TASK INSTRUCTIONS:
Every line in the listing is to be echoed verbatim.

DATASET SECTION:
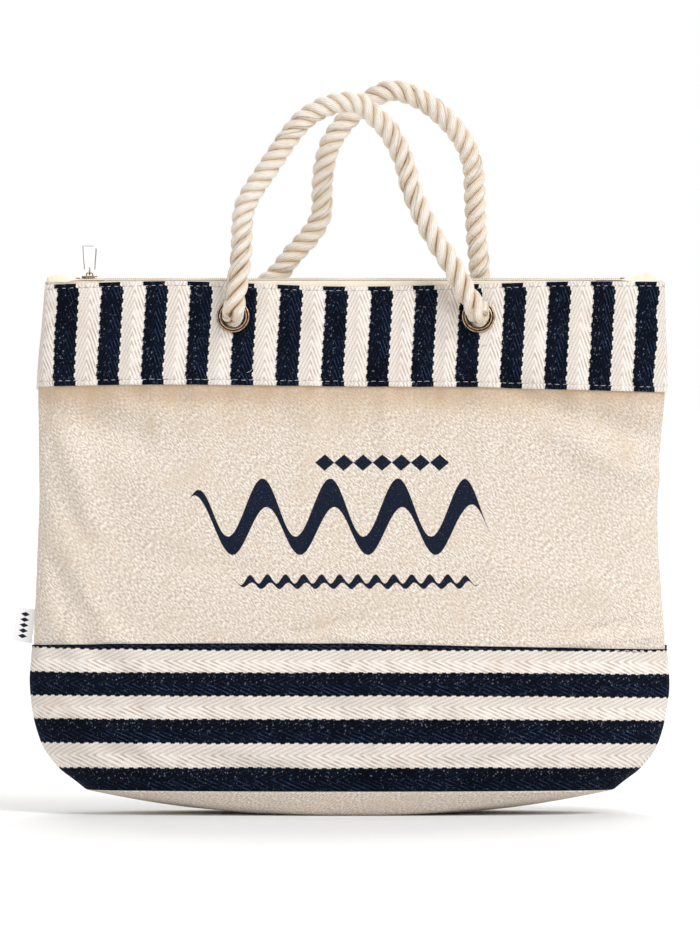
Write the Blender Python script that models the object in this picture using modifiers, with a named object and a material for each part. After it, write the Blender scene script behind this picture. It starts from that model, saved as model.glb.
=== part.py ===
"""Canvas tote bag with rope handles and a zip mouth, as one object for each sewn, moulded or turned piece.

The bag stands on its base at the origin, its front faces -Y and +Z is up. Units are metres. Every cloth piece is a
strip of one body shape: a closed ring at each height, whose half width, half depth and squareness come from
BODY_RINGS. Pieces that swing or slide have their origin on their joint's axis.
"""

import math

import bmesh
import bpy
from mathutils import Matrix, Vector

# Body
BODY_WIDTH = 0.450
BODY_HEIGHT = 0.372
BODY_DEPTH = 0.112
# Rings of the canvas skin: share of the height, of half the width, of half the depth, and squareness
BODY_RINGS = (
    (0.047, 0.819, 0.929, 2.6),
    (0.089, 0.900, 0.972, 2.6),
    (0.134, 0.954, 1.000, 2.5),
    (0.226, 0.990, 0.982, 2.4),
    (0.323, 0.984, 0.895, 2.4),
    (0.591, 0.966, 0.679, 2.4),
    (0.806, 0.972, 0.527, 2.7),
    (0.970, 0.958, 0.318, 3.7),
    (1.000, 0.956, 0.250, 4.0),
)
SEAM_GAP = 0.0007
CLEARANCE = 0.0003
WALL_COLUMNS = 24

# Cloth
CANVAS_THICKNESS = 0.0010
BAND_THICKNESS = 0.0012
TOP_BAND_HEIGHT = 0.072
BOTTOM_BAND_HEIGHT = 0.102
BAND_LAP = 0.012
BASE_RISE = 0.0175
BASE_FLAT_HALF_LENGTH = 0.050
BASE_FLAT_HALF_DEPTH = 0.038
BASE_CURVE_POWER = 1.7
LABEL_LENGTH = 0.0135
LABEL_HEIGHT = 0.024
LABEL_THICKNESS = 0.0010
LABEL_RISE = 0.132
LABEL_TILT = math.radians(8)

# Eyelets
EYELET_SPACING = 0.172
EYELET_MIDDLE = 0.004
EYELET_DROP = 0.023
EYELET_HOLE_RADIUS = 0.0084
EYELET_BARREL_RADIUS = 0.0091
EYELET_FLANGE_RADIUS = 0.0116
EYELET_FLANGE_THICKNESS = 0.0013
EYELET_ROLL_RADIUS = 0.0104
EYELET_ROLL_THICKNESS = 0.0007
EYELET_SEAT_GAP = 0.0005
WASHER_THICKNESS = 0.0008
TURNED_STEPS = 18

# Ropes
ROPE_DIAMETER = 0.0155
ROPE_SAMPLES = 40
HANDLE_LEAN = math.radians(4)
ROPE_TO_FLANGE = 0.0010
# Routes from the left pivot to the right one: half spacings from the middle, metres above the pivots
FRONT_ROPE_ROUTE = (
    (-1.000, 0.000),
    (-0.972, 0.017),
    (-0.931, 0.043),
    (-0.919, 0.067),
    (-0.872, 0.081),
    (-0.722, 0.101),
    (-0.559, 0.122),
    (-0.407, 0.137),
    (-0.210, 0.146),
    (-0.012, 0.148),
    (0.139, 0.140),
    (0.279, 0.127),
    (0.393, 0.107),
    (0.458, 0.086),
    (0.608, 0.058),
    (0.783, 0.034),
    (1.000, 0.000),
)
BACK_ROPE_ROUTE = (
    (-1.000, 0.000),
    (-0.847, 0.012),
    (-0.640, 0.027),
    (-0.524, 0.040),
    (-0.361, 0.056),
    (-0.280, 0.070),
    (-0.275, 0.087),
    (-0.256, 0.103),
    (-0.210, 0.118),
    (-0.128, 0.130),
    (-0.012, 0.141),
    (0.104, 0.149),
    (0.253, 0.156),
    (0.403, 0.155),
    (0.593, 0.147),
    (0.779, 0.133),
    (0.903, 0.118),
    (0.963, 0.102),
    (0.973, 0.086),
    (0.981, 0.069),
    (0.993, 0.050),
    (1.013, 0.033),
    (1.000, 0.000),
)
KNOT_RADII = (0.0100, 0.0098, 0.0130)
KNOT_SHIFT = 0.009
KNOT_SINK = 0.0138

# Zip
ZIP_RISE = 0.0032
TAPE_THICKNESS = 0.0006
HEM_DEPTH = 0.010
HEM_TOP = 0.0022
FLAP_HINGE_HALF_GAP = 0.0120
FLAP_HALF_LENGTH = 0.171
COIL_RADIUS = 0.0013
COIL_HALF_GAP = 0.0008
END_START = 0.172
END_REACH = 0.0095
END_LIFT = 0.0030
END_FLAT = 0.196
SLIDER_PARK = 0.183
SLIDER_LENGTH = 0.011
SLIDER_HALF_WIDTH = 0.0042
SLIDER_PLATE = 0.0009
SLIDER_POST_LENGTH = 0.0035
SLIDER_POST_WIDTH = 0.0010
STOP_LENGTH = 0.0030
LINK_RADIUS = 0.0024
LINK_WIRE = 0.0009
LINK_HANG = 0.0012
BRIDGE_HALF_LENGTH = 0.0022
PULL_WIDTH = 0.0100
PULL_EYE_WIDTH = 0.0058
PULL_LENGTH = 0.0172
PULL_THICKNESS = 0.0011
PULL_STRIP = 0.0008
PULL_EYE_HEIGHT = 0.0042

CANVAS_COLOR = (0.76, 0.68, 0.57)
CREAM_COLOR = (0.84, 0.79, 0.72)
NAVY_COLOR = (0.006, 0.011, 0.032)
ROPE_COLOR = (0.80, 0.71, 0.58)
LABEL_COLOR = (0.86, 0.86, 0.86)
NICKEL_COLOR = (0.36, 0.31, 0.25)
BRIGHT_COLOR = (0.80, 0.80, 0.80)

FRONT, BACK = 1, -1
SIDES = {"front": FRONT, "back": BACK}
ENDS = {"left": -1, "right": 1}


# Scene and materials


def clear_scene():
    for obj in list(bpy.data.objects):
        bpy.data.objects.remove(obj)


def new_collection(name):
    collection = bpy.data.collections.new(name)
    bpy.context.scene.collection.children.link(collection)
    return collection


def paint(obj, color, roughness=0.85, metallic=0.0):
    material = bpy.data.materials.new(obj.name)
    material.use_nodes = True
    shader = material.node_tree.nodes["Principled BSDF"]
    shader.inputs["Base Color"].default_value = (*color, 1.0)
    shader.inputs["Roughness"].default_value = roughness
    shader.inputs["Metallic"].default_value = metallic
    obj.data.materials.clear()
    obj.data.materials.append(material)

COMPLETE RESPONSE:
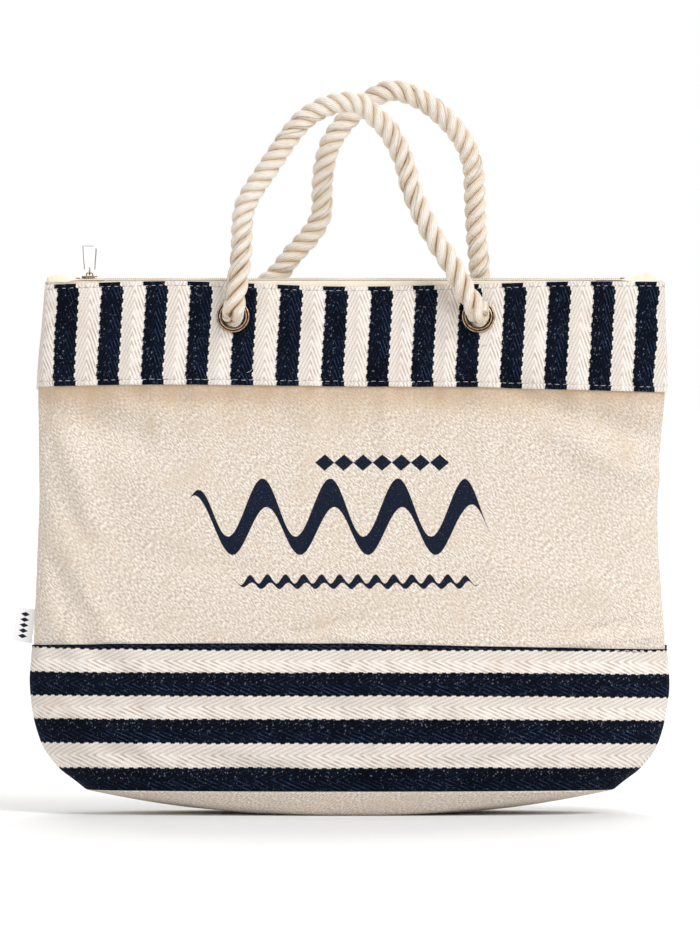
Write the Blender Python script that models the object in this picture using modifiers, with a named object and a material for each part. After it, write the Blender scene script behind this picture. It starts from that model, saved as model.glb.
=== part.py ===
"""Canvas tote bag with rope handles and a zip mouth, as one object for each sewn, moulded or turned piece.

The bag stands on its base at the origin, its front faces -Y and +Z is up. Units are metres. Every cloth piece is a
strip of one body shape: a closed ring at each height, whose half width, half depth and squareness come from
BODY_RINGS. Pieces that swing or slide have their origin on their joint's axis.
"""

import math

import bmesh
import bpy
from mathutils import Matrix, Vector

# Body
BODY_WIDTH = 0.450
BODY_HEIGHT = 0.372
BODY_DEPTH = 0.112
# Rings of the canvas skin: share of the height, of half the width, of half the depth, and squareness
BODY_RINGS = (
    (0.047, 0.819, 0.929, 2.6),
    (0.089, 0.900, 0.972, 2.6),
    (0.134, 0.954, 1.000, 2.5),
    (0.226, 0.990, 0.982, 2.4),
    (0.323, 0.984, 0.895, 2.4),
    (0.591, 0.966, 0.679, 2.4),
    (0.806, 0.972, 0.527, 2.7),
    (0.970, 0.958, 0.318, 3.7),
    (1.000, 0.956, 0.250, 4.0),
)
SEAM_GAP = 0.0007
CLEARANCE = 0.0003
WALL_COLUMNS = 24

# Cloth
CANVAS_THICKNESS = 0.0010
BAND_THICKNESS = 0.0012
TOP_BAND_HEIGHT = 0.072
BOTTOM_BAND_HEIGHT = 0.102
BAND_LAP = 0.012
BASE_RISE = 0.0175
BASE_FLAT_HALF_LENGTH = 0.050
BASE_FLAT_HALF_DEPTH = 0.038
BASE_CURVE_POWER = 1.7
LABEL_LENGTH = 0.0135
LABEL_HEIGHT = 0.024
LABEL_THICKNESS = 0.0010
LABEL_RISE = 0.132
LABEL_TILT = math.radians(8)

# Eyelets
EYELET_SPACING = 0.172
EYELET_MIDDLE = 0.004
EYELET_DROP = 0.023
EYELET_HOLE_RADIUS = 0.0084
EYELET_BARREL_RADIUS = 0.0091
EYELET_FLANGE_RADIUS = 0.0116
EYELET_FLANGE_THICKNESS = 0.0013
EYELET_ROLL_RADIUS = 0.0104
EYELET_ROLL_THICKNESS = 0.0007
EYELET_SEAT_GAP = 0.0005
WASHER_THICKNESS = 0.0008
TURNED_STEPS = 18

# Ropes
ROPE_DIAMETER = 0.0155
ROPE_SAMPLES = 40
HANDLE_LEAN = math.radians(4)
ROPE_TO_FLANGE = 0.0010
# Routes from the left pivot to the right one: half spacings from the middle, metres above the pivots
FRONT_ROPE_ROUTE = (
    (-1.000, 0.000),
    (-0.972, 0.017),
    (-0.931, 0.043),
    (-0.919, 0.067),
    (-0.872, 0.081),
    (-0.722, 0.101),
    (-0.559, 0.122),
    (-0.407, 0.137),
    (-0.210, 0.146),
    (-0.012, 0.148),
    (0.139, 0.140),
    (0.279, 0.127),
    (0.393, 0.107),
    (0.458, 0.086),
    (0.608, 0.058),
    (0.783, 0.034),
    (1.000, 0.000),
)
BACK_ROPE_ROUTE = (
    (-1.000, 0.000),
    (-0.847, 0.012),
    (-0.640, 0.027),
    (-0.524, 0.040),
    (-0.361, 0.056),
    (-0.280, 0.070),
    (-0.275, 0.087),
    (-0.256, 0.103),
    (-0.210, 0.118),
    (-0.128, 0.130),
    (-0.012, 0.141),
    (0.104, 0.149),
    (0.253, 0.156),
    (0.403, 0.155),
    (0.593, 0.147),
    (0.779, 0.133),
    (0.903, 0.118),
    (0.963, 0.102),
    (0.973, 0.086),
    (0.981, 0.069),
    (0.993, 0.050),
    (1.013, 0.033),
    (1.000, 0.000),
)
KNOT_RADII = (0.0100, 0.0098, 0.0130)
KNOT_SHIFT = 0.009
KNOT_SINK = 0.0138

# Zip
ZIP_RISE = 0.0032
TAPE_THICKNESS = 0.0006
HEM_DEPTH = 0.010
HEM_TOP = 0.0022
FLAP_HINGE_HALF_GAP = 0.0120
FLAP_HALF_LENGTH = 0.171
COIL_RADIUS = 0.0013
COIL_HALF_GAP = 0.0008
END_START = 0.172
END_REACH = 0.0095
END_LIFT = 0.0030
END_FLAT = 0.196
SLIDER_PARK = 0.183
SLIDER_LENGTH = 0.011
SLIDER_HALF_WIDTH = 0.0042
SLIDER_PLATE = 0.0009
SLIDER_POST_LENGTH = 0.0035
SLIDER_POST_WIDTH = 0.0010
STOP_LENGTH = 0.0030
LINK_RADIUS = 0.0024
LINK_WIRE = 0.0009
LINK_HANG = 0.0012
BRIDGE_HALF_LENGTH = 0.0022
PULL_WIDTH = 0.0100
PULL_EYE_WIDTH = 0.0058
PULL_LENGTH = 0.0172
PULL_THICKNESS = 0.0011
PULL_STRIP = 0.0008
PULL_EYE_HEIGHT = 0.0042

CANVAS_COLOR = (0.76, 0.68, 0.57)
CREAM_COLOR = (0.84, 0.79, 0.72)
NAVY_COLOR = (0.006, 0.011, 0.032)
ROPE_COLOR = (0.80, 0.71, 0.58)
LABEL_COLOR = (0.86, 0.86, 0.86)
NICKEL_COLOR = (0.36, 0.31, 0.25)
BRIGHT_COLOR = (0.80, 0.80, 0.80)

FRONT, BACK = 1, -1
SIDES = {"front": FRONT, "back": BACK}
ENDS = {"left": -1, "right": 1}


# Scene and materials


def clear_scene():
    for obj in list(bpy.data.objects):
        bpy.data.objects.remove(obj)


def new_collection(name):
    collection = bpy.data.collections.new(name)
    bpy.context.scene.collection.children.link(collection)
    return collection


def paint(obj, color, roughness=0.85, metallic=0.0):
    material = bpy.data.materials.new(obj.name)
    material.use_nodes = True
    shader = material.node_tree.nodes["Principled BSDF"]
    shader.inputs["Base Color"].default_value = (*color, 1.0)
    shader.inputs["Roughness"].default_value = roughness
    shader.inputs["Metallic"].default_value = metallic
    obj.data.materials.clear()
    obj.data.materials.append(material)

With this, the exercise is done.